A communiqué issued after the meeting the NARD National Executive Council (NEC) today, March 28, said that its earlier ultimatum given to the Federal Government during its January NEC meeting in Owerri, Imo State, will expire by March 31, with no significant achievement.
The NEC was held to review its earlier ultimatum and deliberate on issues affecting Residency Training, Healthcore Delivery and the welfare of its members across the country.
In the communiqué, signed by the NARD President, Dr. Uyilawa Okhuaihesuyi; the Secretary, Dr. Jerry Isogun and the Publicity Secretary, Dr. Dotun Osikoya, the NEC reiterated the full support of NARD for the central placement of house officers.
“Nevertheless, we decry the agony our members have been made to pass through for three months now without salaries despite uninterrupted service delivery to the nation. This is due to the inefficiency of the Registrar of Medical and Dental Council of Nigeria (MDCN) in handling the processes of central placement of House Officers as approved by the Federal Executive Council since 2017.
“The NEC unanimously agreed that NARD should proceed on a total and indefinite strike on the 1st of April 2021, by 8:00 a.m. if the following demands are not met.”
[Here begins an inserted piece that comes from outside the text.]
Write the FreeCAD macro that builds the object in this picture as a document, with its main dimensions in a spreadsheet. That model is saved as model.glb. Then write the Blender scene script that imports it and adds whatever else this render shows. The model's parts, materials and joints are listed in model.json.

Some of the demands include immediate payment of all salaries owed to all house officers including March salaries, regardless of quota system, before the end of business on 31st of March 2021:
“Immediate payment of all salaries arrears including March salaries for our members in all Federal (GOFMIS platform) and state tertiary health institutions across the country especially ASUTH, IMSITH and UNIMEDTH.
“Upward review of the current hazard allowance to 50 per cent of consolidated basic salaries of all health workers and payment of the outstanding COVID-19 inducement allowance especially in state-owned tertiary institutions.”